Render the following material again verbatim, leaving nothing out.

---------- Data lines

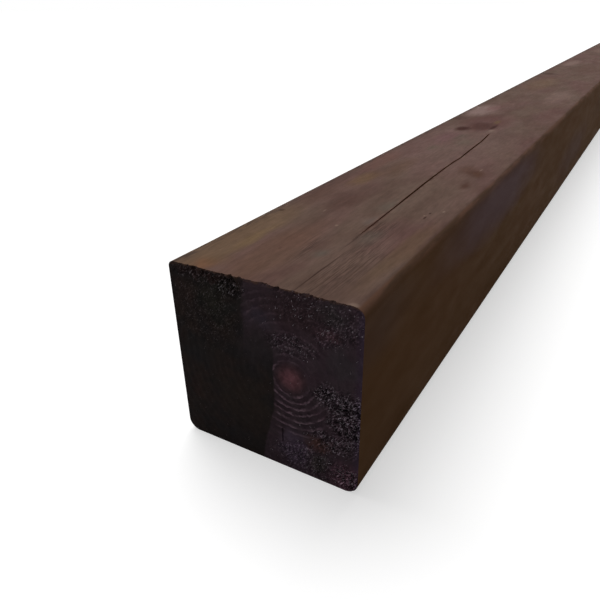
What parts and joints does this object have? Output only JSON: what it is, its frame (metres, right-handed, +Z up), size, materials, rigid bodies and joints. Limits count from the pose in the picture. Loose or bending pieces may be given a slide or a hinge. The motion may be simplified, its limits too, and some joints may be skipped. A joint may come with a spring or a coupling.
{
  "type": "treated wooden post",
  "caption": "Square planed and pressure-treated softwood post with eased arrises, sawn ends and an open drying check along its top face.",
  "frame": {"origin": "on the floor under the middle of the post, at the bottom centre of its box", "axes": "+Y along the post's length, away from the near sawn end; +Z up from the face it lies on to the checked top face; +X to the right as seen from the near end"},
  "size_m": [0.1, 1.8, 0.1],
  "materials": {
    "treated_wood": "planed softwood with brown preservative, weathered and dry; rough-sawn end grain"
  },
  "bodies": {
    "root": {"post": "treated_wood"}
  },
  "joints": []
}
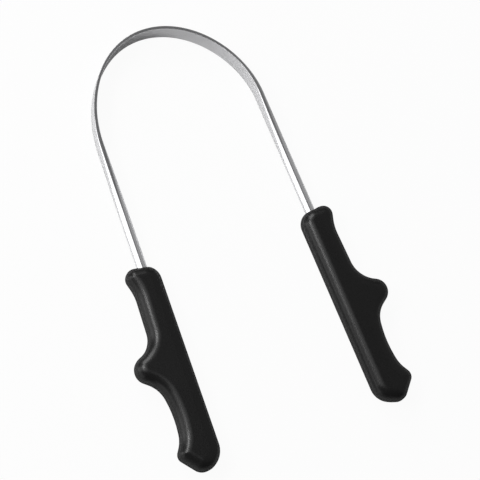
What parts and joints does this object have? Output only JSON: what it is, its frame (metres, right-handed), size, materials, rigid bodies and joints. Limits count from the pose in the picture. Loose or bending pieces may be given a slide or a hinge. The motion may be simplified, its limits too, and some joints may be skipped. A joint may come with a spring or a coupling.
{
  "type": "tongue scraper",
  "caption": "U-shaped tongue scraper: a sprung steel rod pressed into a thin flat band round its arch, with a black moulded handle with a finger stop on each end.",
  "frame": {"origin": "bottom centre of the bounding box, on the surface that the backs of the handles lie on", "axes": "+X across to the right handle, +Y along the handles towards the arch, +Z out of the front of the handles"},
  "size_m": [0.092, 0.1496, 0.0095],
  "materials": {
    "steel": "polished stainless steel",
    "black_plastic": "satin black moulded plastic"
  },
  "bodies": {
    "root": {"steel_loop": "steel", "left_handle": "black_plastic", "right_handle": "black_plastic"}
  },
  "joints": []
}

--------------------

### Solution to this problem
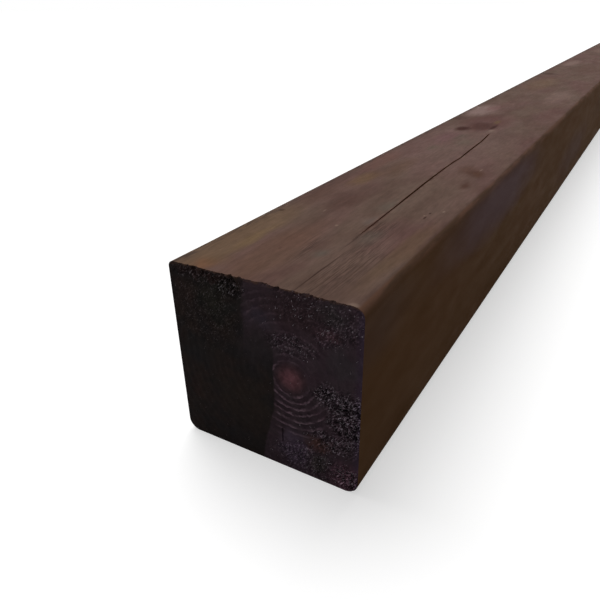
What parts and joints does this object have? Output only JSON: what it is, its frame (metres, right-handed, +Z up), size, materials, rigid bodies and joints. Limits count from the pose in the picture. Loose or bending pieces may be given a slide or a hinge. The motion may be simplified, its limits too, and some joints may be skipped. A joint may come with a spring or a coupling.
{
  "type": "treated wooden post",
  "caption": "Square planed and pressure-treated softwood post with eased arrises, sawn ends and an open drying check along its top face.",
  "frame": {"origin": "on the floor under the middle of the post, at the bottom centre of its box", "axes": "+Y along the post's length, away from the near sawn end; +Z up from the face it lies on to the checked top face; +X to the right as seen from the near end"},
  "size_m": [0.1, 1.8, 0.1],
  "materials": {
    "treated_wood": "planed softwood with brown preservative, weathered and dry; rough-sawn end grain"
  },
  "bodies": {
    "root": {"post": "treated_wood"}
  },
  "joints": []
}
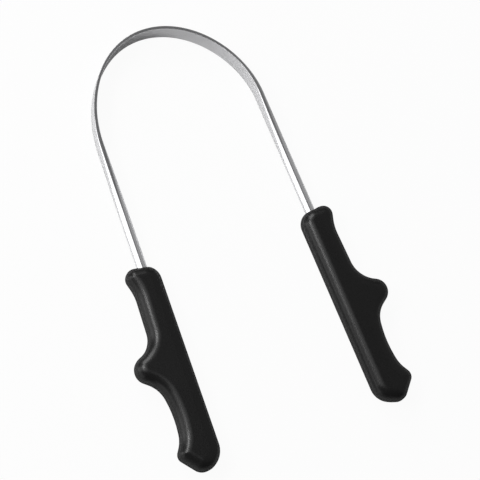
What parts and joints does this object have? Output only JSON: what it is, its frame (metres, right-handed), size, materials, rigid bodies and joints. Limits count from the pose in the picture. Loose or bending pieces may be given a slide or a hinge. The motion may be simplified, its limits too, and some joints may be skipped. A joint may come with a spring or a coupling.
{
  "type": "tongue scraper",
  "caption": "U-shaped tongue scraper: a sprung steel rod pressed into a thin flat band round its arch, with a black moulded handle with a finger stop on each end.",
  "frame": {"origin": "bottom centre of the bounding box, on the surface that the backs of the handles lie on", "axes": "+X across to the right handle, +Y along the handles towards the arch, +Z out of the front of the handles"},
  "size_m": [0.092, 0.1496, 0.0095],
  "materials": {
    "steel": "polished stainless steel",
    "black_plastic": "satin black moulded plastic"
  },
  "bodies": {
    "root": {"steel_loop": "steel", "left_handle": "black_plastic", "right_handle": "black_plastic"}
  },
  "joints": []
}